Material for this task —
┌──

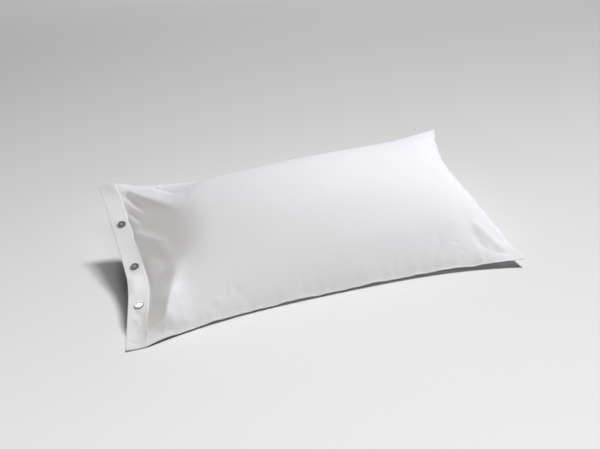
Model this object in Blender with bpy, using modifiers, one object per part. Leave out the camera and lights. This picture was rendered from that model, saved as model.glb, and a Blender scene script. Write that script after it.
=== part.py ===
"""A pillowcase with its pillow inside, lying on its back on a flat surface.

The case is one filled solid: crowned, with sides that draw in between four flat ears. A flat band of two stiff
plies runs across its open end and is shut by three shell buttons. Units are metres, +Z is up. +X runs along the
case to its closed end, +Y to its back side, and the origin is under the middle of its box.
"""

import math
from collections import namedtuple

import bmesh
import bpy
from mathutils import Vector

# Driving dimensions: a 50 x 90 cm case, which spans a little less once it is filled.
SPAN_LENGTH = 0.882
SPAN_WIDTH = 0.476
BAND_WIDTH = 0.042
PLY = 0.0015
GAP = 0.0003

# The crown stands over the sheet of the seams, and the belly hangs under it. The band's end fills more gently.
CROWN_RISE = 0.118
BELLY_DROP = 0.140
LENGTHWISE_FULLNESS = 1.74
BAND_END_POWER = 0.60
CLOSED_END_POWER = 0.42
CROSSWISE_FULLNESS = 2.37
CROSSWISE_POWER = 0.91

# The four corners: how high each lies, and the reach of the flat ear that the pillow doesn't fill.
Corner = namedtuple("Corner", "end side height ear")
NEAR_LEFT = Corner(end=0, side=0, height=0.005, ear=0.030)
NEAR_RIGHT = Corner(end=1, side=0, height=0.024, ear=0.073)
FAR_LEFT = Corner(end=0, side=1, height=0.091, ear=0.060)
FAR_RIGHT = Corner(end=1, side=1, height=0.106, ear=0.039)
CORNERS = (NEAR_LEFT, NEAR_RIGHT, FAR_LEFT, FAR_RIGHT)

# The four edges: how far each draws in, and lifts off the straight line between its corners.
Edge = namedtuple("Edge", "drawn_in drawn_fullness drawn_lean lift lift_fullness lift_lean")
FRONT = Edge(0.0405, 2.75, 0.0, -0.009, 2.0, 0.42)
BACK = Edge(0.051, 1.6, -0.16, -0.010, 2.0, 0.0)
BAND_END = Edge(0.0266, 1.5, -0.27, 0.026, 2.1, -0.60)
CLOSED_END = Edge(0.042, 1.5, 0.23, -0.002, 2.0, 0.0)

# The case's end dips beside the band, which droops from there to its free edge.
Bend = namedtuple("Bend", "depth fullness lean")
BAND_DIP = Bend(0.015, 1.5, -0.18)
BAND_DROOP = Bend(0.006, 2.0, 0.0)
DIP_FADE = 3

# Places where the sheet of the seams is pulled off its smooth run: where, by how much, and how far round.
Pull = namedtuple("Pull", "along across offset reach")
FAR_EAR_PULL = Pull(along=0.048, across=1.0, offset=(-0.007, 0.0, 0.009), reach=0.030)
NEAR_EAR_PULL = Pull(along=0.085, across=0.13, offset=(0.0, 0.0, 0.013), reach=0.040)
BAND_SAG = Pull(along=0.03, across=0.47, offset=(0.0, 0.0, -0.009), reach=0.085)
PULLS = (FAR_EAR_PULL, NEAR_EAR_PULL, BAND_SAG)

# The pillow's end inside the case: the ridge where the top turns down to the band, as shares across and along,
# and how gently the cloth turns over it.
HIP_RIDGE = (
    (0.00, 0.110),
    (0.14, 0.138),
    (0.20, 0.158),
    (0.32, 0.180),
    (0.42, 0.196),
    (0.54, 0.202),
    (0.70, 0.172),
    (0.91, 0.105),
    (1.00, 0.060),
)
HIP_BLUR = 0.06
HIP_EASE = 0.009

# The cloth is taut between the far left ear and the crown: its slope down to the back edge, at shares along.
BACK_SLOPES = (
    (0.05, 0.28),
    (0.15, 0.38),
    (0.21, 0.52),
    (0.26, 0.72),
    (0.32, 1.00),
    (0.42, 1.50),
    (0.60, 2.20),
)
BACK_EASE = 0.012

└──
┌──

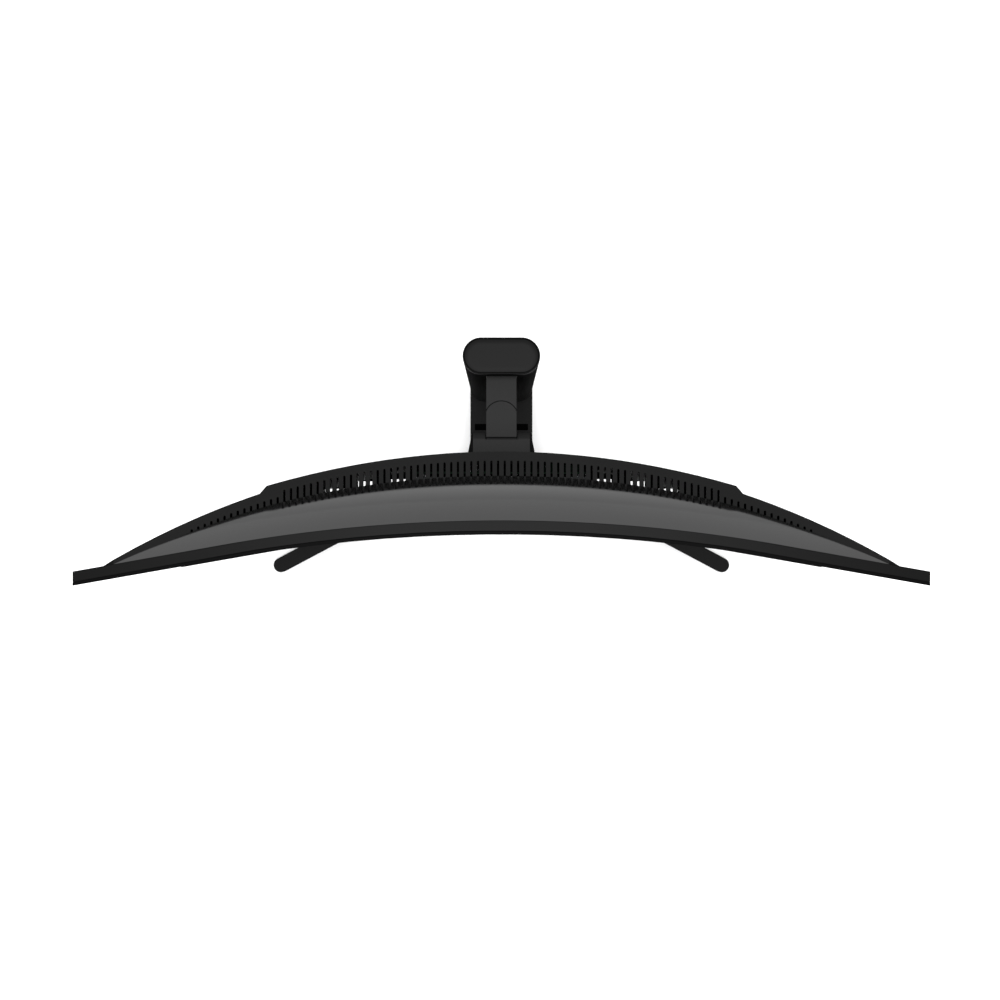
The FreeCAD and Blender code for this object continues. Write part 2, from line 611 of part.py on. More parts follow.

└──

Exercise —
The lines above from the one containing "Model this object" through the one containing "GAP = 0.0003" are to be set down exactly, and no others.

Answer to the problem —
Model this object in Blender with bpy, using modifiers, one object per part. Leave out the camera and lights. This picture was rendered from that model, saved as model.glb, and a Blender scene script. Write that script after it.
=== part.py ===
"""A pillowcase with its pillow inside, lying on its back on a flat surface.

The case is one filled solid: crowned, with sides that draw in between four flat ears. A flat band of two stiff
plies runs across its open end and is shut by three shell buttons. Units are metres, +Z is up. +X runs along the
case to its closed end, +Y to its back side, and the origin is under the middle of its box.
"""

import math
from collections import namedtuple

import bmesh
import bpy
from mathutils import Vector

# Driving dimensions: a 50 x 90 cm case, which spans a little less once it is filled.
SPAN_LENGTH = 0.882
SPAN_WIDTH = 0.476
BAND_WIDTH = 0.042
PLY = 0.0015
GAP = 0.0003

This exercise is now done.